#### PROVIDED DATA

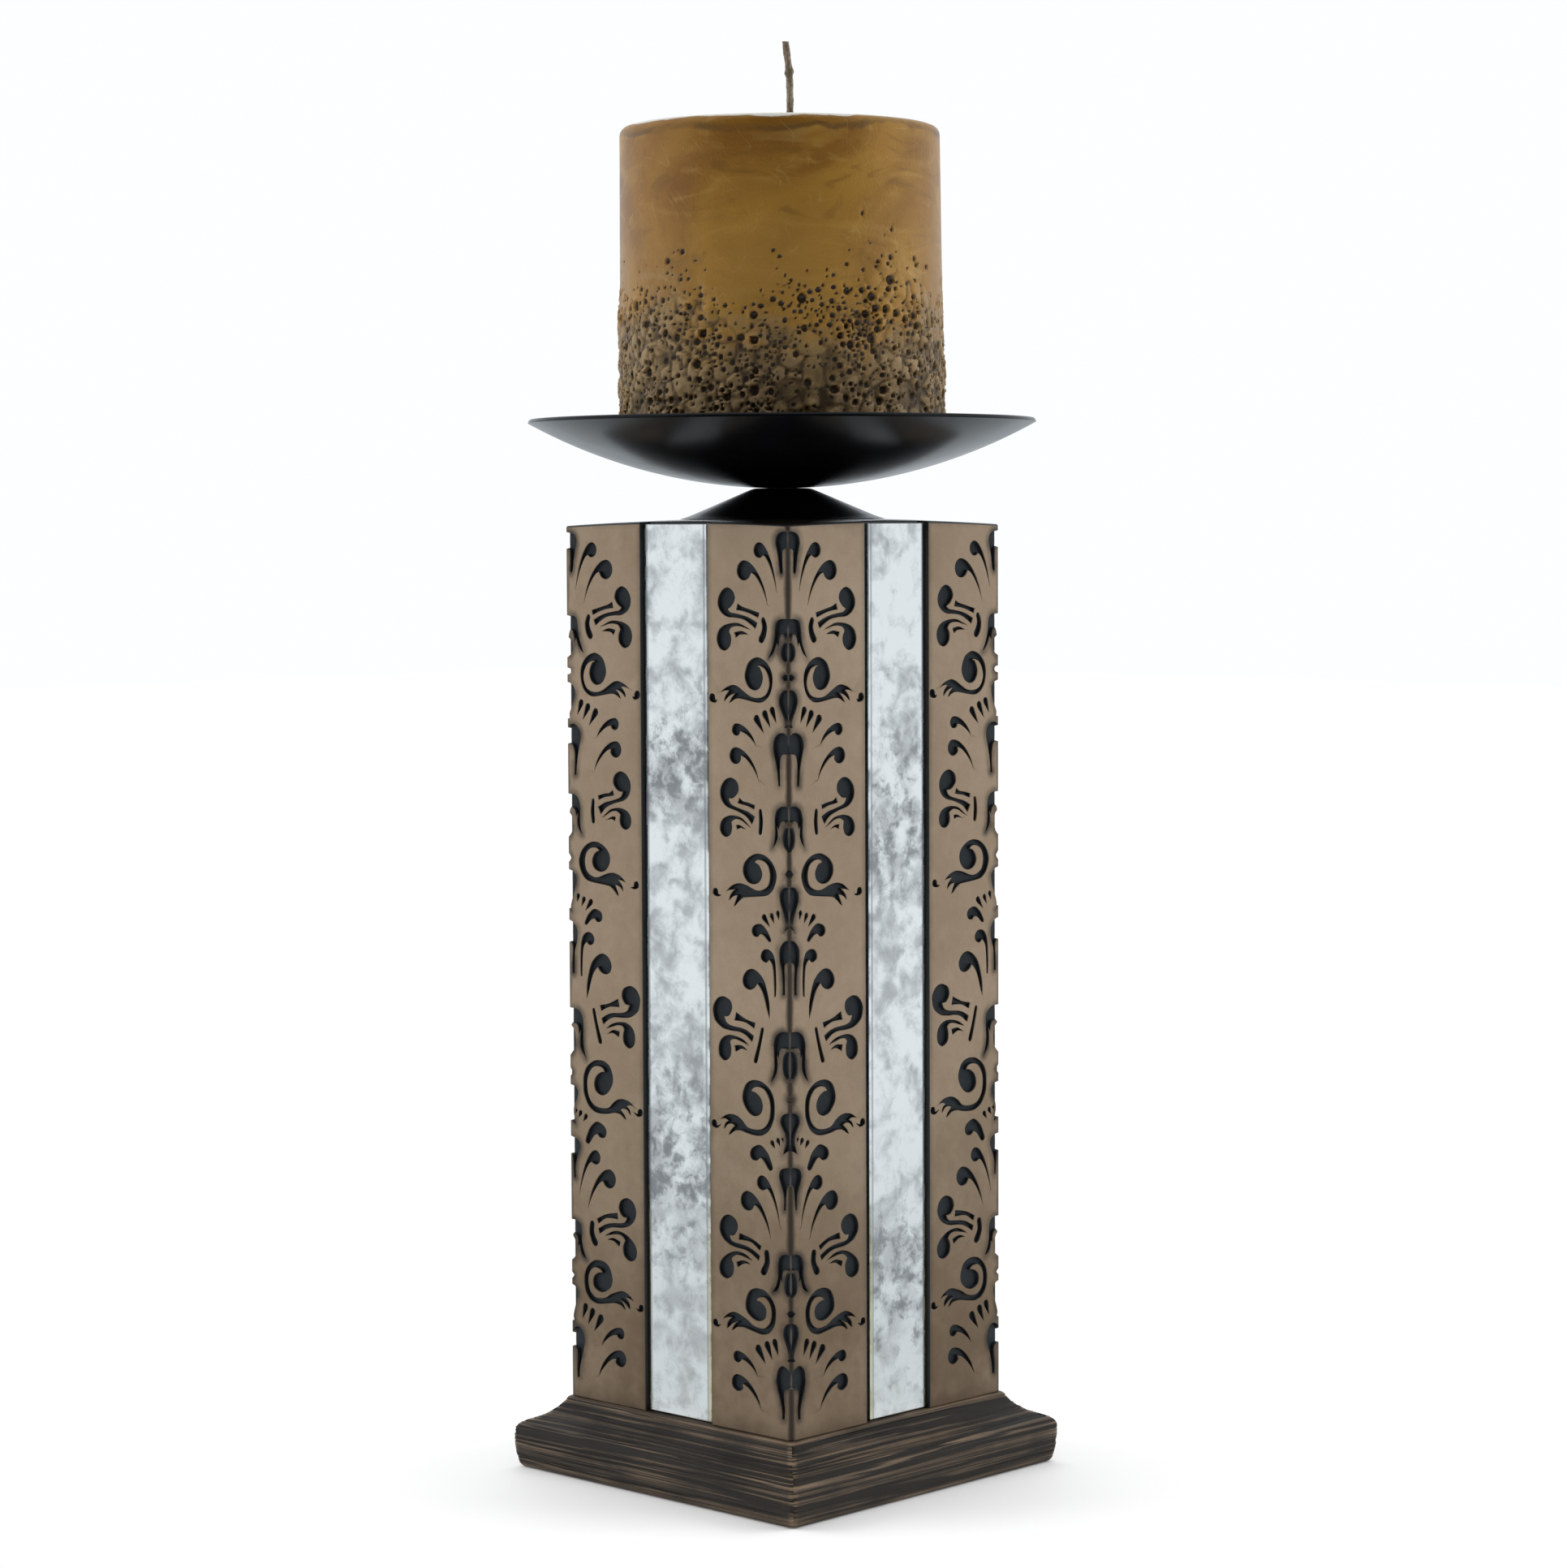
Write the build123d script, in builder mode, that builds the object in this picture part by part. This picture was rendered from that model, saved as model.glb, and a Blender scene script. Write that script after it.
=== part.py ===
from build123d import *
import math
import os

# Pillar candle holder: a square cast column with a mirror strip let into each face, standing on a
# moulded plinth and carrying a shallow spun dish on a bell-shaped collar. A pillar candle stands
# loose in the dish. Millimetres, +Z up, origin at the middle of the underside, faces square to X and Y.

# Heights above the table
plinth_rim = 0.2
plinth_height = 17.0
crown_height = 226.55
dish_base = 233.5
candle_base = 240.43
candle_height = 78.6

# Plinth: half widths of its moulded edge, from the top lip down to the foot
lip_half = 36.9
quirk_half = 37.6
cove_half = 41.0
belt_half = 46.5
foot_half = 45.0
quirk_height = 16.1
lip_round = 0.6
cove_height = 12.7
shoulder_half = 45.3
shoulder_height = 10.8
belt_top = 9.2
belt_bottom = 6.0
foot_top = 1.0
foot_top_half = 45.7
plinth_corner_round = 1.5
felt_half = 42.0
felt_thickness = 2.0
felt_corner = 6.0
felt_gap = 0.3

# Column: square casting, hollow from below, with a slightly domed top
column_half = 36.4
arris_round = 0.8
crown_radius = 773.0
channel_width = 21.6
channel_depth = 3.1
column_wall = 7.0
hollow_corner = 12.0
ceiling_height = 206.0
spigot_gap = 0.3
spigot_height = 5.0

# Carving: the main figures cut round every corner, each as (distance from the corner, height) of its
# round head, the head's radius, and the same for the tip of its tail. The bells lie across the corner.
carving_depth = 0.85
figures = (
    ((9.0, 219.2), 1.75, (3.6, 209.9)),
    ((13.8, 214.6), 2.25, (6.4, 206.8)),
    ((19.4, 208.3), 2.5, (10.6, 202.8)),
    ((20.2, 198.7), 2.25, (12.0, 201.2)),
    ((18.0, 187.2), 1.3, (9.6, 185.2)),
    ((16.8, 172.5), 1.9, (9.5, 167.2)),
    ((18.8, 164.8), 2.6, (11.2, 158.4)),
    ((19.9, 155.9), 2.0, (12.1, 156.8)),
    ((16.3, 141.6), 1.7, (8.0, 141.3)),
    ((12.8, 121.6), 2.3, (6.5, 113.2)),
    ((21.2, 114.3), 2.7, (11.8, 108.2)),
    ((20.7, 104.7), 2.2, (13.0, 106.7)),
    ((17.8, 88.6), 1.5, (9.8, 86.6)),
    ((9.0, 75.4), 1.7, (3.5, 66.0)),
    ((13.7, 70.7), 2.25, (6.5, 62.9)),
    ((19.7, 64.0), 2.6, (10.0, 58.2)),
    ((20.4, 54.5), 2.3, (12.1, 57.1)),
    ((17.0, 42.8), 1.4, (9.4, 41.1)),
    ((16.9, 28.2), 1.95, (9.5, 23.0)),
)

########

DESCRIPTION OF THE TASK:
Lines from the start of the material above through the line containing "felt_gap = 0.3" are to be duplicated exactly, and only those.

RESULT OF THE TASK:
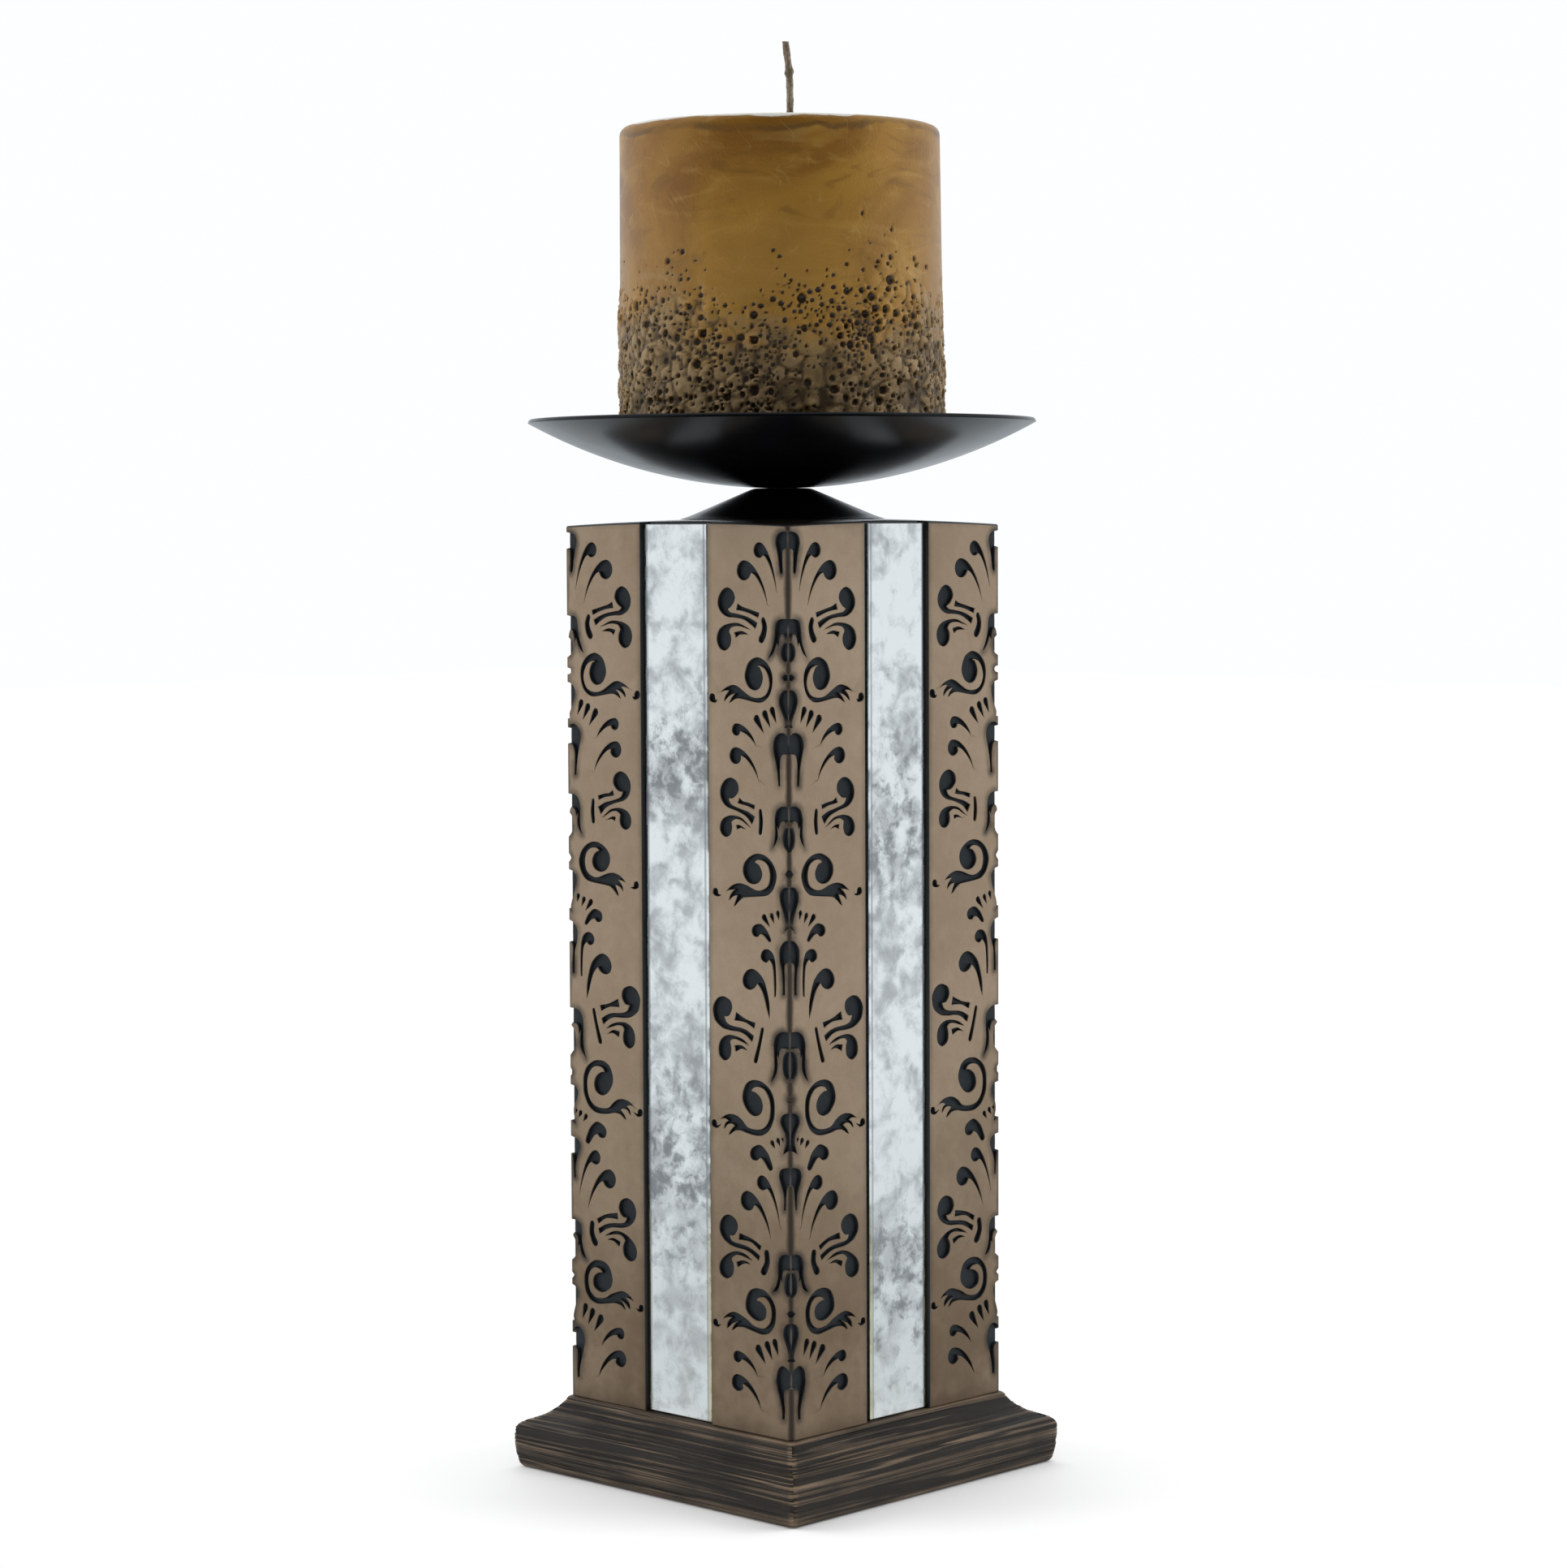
Write the build123d script, in builder mode, that builds the object in this picture part by part. This picture was rendered from that model, saved as model.glb, and a Blender scene script. Write that script after it.
=== part.py ===
from build123d import *
import math
import os

# Pillar candle holder: a square cast column with a mirror strip let into each face, standing on a
# moulded plinth and carrying a shallow spun dish on a bell-shaped collar. A pillar candle stands
# loose in the dish. Millimetres, +Z up, origin at the middle of the underside, faces square to X and Y.

# Heights above the table
plinth_rim = 0.2
plinth_height = 17.0
crown_height = 226.55
dish_base = 233.5
candle_base = 240.43
candle_height = 78.6

# Plinth: half widths of its moulded edge, from the top lip down to the foot
lip_half = 36.9
quirk_half = 37.6
cove_half = 41.0
belt_half = 46.5
foot_half = 45.0
quirk_height = 16.1
lip_round = 0.6
cove_height = 12.7
shoulder_half = 45.3
shoulder_height = 10.8
belt_top = 9.2
belt_bottom = 6.0
foot_top = 1.0
foot_top_half = 45.7
plinth_corner_round = 1.5
felt_half = 42.0
felt_thickness = 2.0
felt_corner = 6.0
felt_gap = 0.3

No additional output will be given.